The story is as follows:  An Austrian submarine captain, Georg von Trapp, who fought in WWI and was decorated, loses his wife to scarlet fever, leaving his many children motherless.  There was already a robust tradition of choral singing in the family, but that was hardly unusual; children of those parts were encouraged to sing on any appropriate occasion.  Singing in harmony might have been barely a little more unusual.
Von Trapp had appealed to the local convent for a nanny for the kids, and a postulant, Maria Kutschera, had been sent.  She had been a lot more successful than earlier nannies, apparently, and Captain von Trapp and she got along so well that they married.  (Maria reported that she married for the sake of the children, but later fell in love with the Captain.)  The kids already sang pretty well, but it appears that Maria at least encouraged them to sing more complex part-songs (madrigals).

[Added later, after I had read the book Memories, Before and After the Sound of Music
The Movie (A Life of Music) was presented as based on the above book.  Unfortunately--and inevitably--the facts are too complex for a movie.  They had to take many of the same short-cuts to tell the story as The Sound of Music took.  In actual fact, the Trapps were 'discovered', and went touring several months to a year before the borders were closed, and life became impossible.  Captain von Trapp was asked to take command of a submarine, and refused, but life continued for a while afterwards, as I understand it.  All that is compressed into what is shown as a few days, until the family leaves right after the performance.  Still, from the point of view of what makes sense in a movie, perhaps this compression is inevitable.] 
At the time, the NAZIs took over Germany, and moved to annex Austria, and Austrian banks folded.  The Von Trapps lost all their savings.
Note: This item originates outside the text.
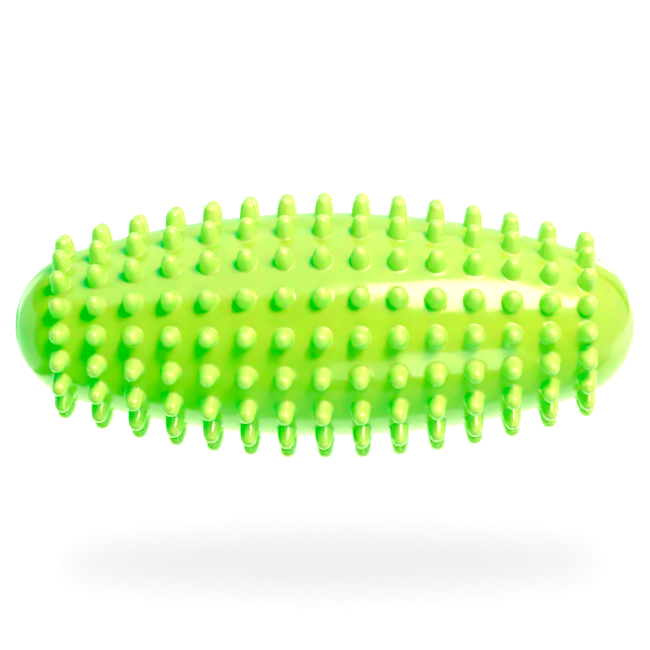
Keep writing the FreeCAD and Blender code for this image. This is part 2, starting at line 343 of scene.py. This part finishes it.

The NAZIs indicated that they were interested in the Von Trapp house.  By accident, word that the Trapp children's choir sang well got around, and there was a struggle between the Captain, on one side, who felt it was beneath the dignity of the family to sing in public, and the children, Maria, and the local musical impressarios on the other hand.  The performance took place, and the singing Von Trapp family's fame spread.
At the urging of Maria, the family escaped by rail, via Italy and England, to the US.
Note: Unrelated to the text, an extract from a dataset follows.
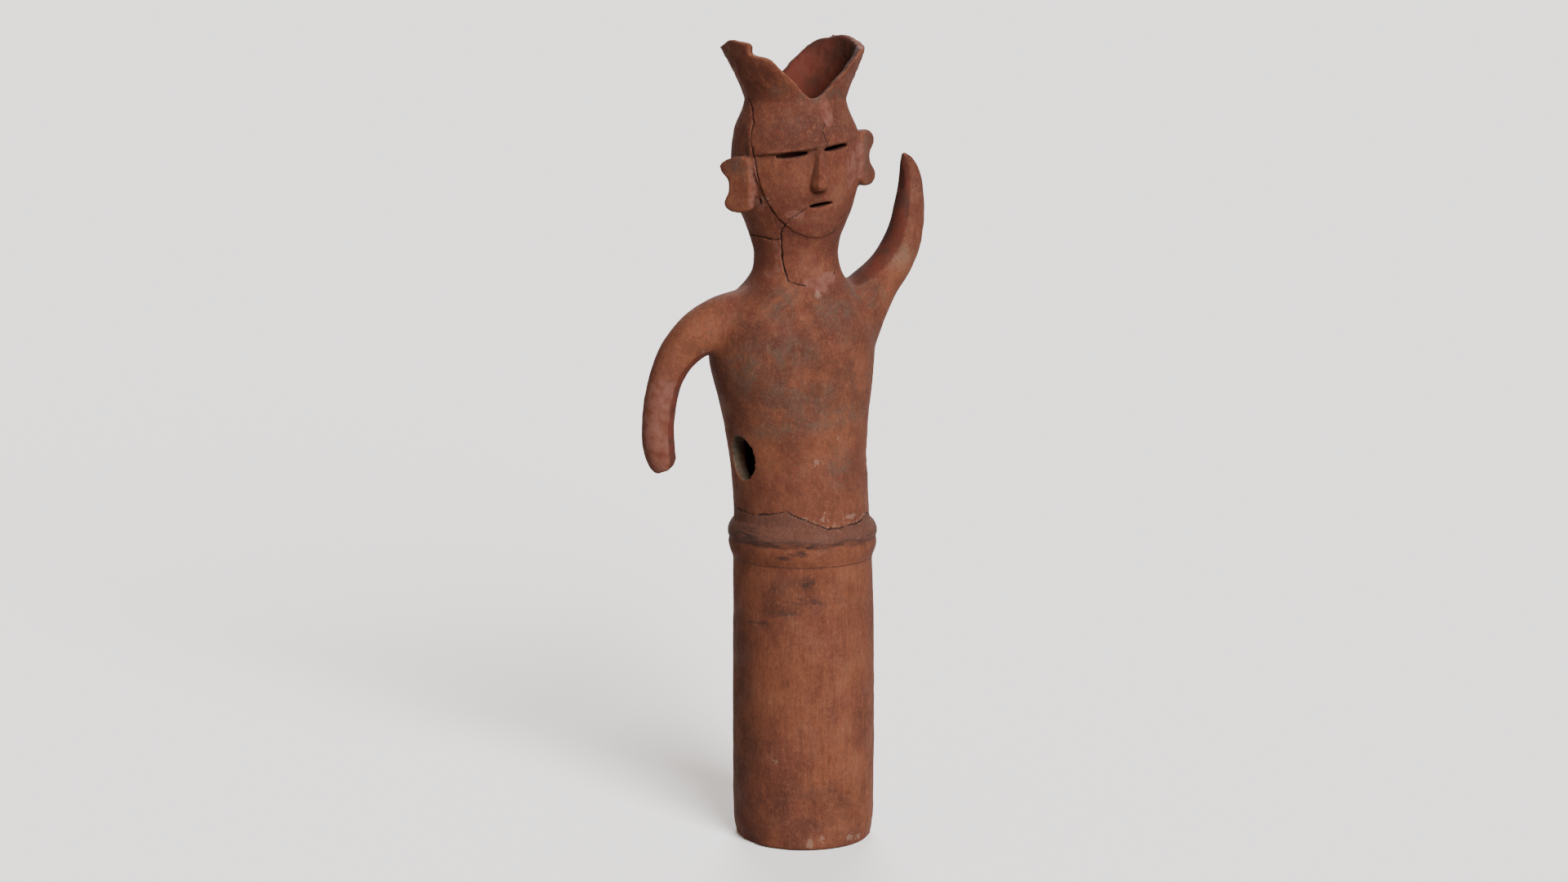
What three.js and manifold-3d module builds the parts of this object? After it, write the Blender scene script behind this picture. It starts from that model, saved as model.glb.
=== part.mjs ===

The slightly sensationalized story in the movie musical had been an annoyance for many years, but in time for the 50th anniversary of the movie, a movie that stuck a lot closer to the facts was released, titled "The Von Trapp Family: A Life of Music," based on a book by Agathe von Trapp: Memories Before and After The Sound of Music.
The 2015 Movie
I watched the movie A Life of Music, released in 2015, just yesterday.  It is a sedate and low-key production, featuring songs that the children actually sang (in contrast to the Rodgers and Hammerstein songs in the 1965 movie), and a story line that reflected the facts more closely.  Of course, there has to be a little psychological drama, and this is provided by presenting the story as a flashback.  The framework of the film is a Trapp granddaughter who departs from a family gathering, unhappy with her blended family, due to a divorce.  A grand-aunt follows her to the train station, Aunt Agatha (actually Agathe, the eldest of the Trapp children, who evidently Americanized her name for ease of use in Vermont), who relates the story to the disgruntled young lady.
Captain von Trapp, in actual fact, was a rather mild and kindly man, and in the new film is portrayed as such quite believably by Matthew McFaddyen.  It is quite a contrast to the portrayal by Christopher Plummer in the 1965 movie, but of course the needs of 20th-century cinema demanded a more glamorous Captain.  The new movie also has the musical establishment of the City of Salzburg represented symbolically by Lotte Lehman, the famous soprano, who is known to have visited Salzburg, and possibly have had a hand in the discovery of the Von Trapps.  According to Wikipedia, the Von Trapps did sing at a music festival in Salzburg at Lehmann's urging, and this is amplified to some degree in the new movie.  (Miss Lehmann lived until around 1985, and has said she helped bring attention to the Trapp Family singing.)
The 2015 movie is most definitely not a musical, though there is music in every scene.  There were many opportunities to stuff even more music into it, but then it might have been moved further into the realm of the ultra-romanticized, which was evidently not the intention of the producers.  One gets the impression that the movie was an extreme reaction to the tendency of Maria Von Trapp to sensationalize and romanticize everything, and Agathe von Trapp's impatience with this tendency.  To really learn all about the family dynamics, at least from Agathe's point of view, one would have to read the book, which I have not.
Anyway, I think myself, and all of us, fortunate to have experienced the music of the Trapps, even at once or twice remove.  Musicians are passionate people, who sometimes tend to oversimplify, and then overdramatize their experiences and feelings.  From that point of view, I think the very moderate style of A Life of Music would be very welcome.

Added Later:

I have just learned that the Ave Maria which the Trapps sing (in the 2015 movie) was not even composed at the time, 1938; it is a relatively recent composition, by Vladimir Vavilov, around 1970!  It is so frustrating that movie producers have so little respect for their audiences, and the factual details of their movies!  Every little bit of reliable information is removed, and the movie is made superficially more entertaining.  Well, that's show business, as they say.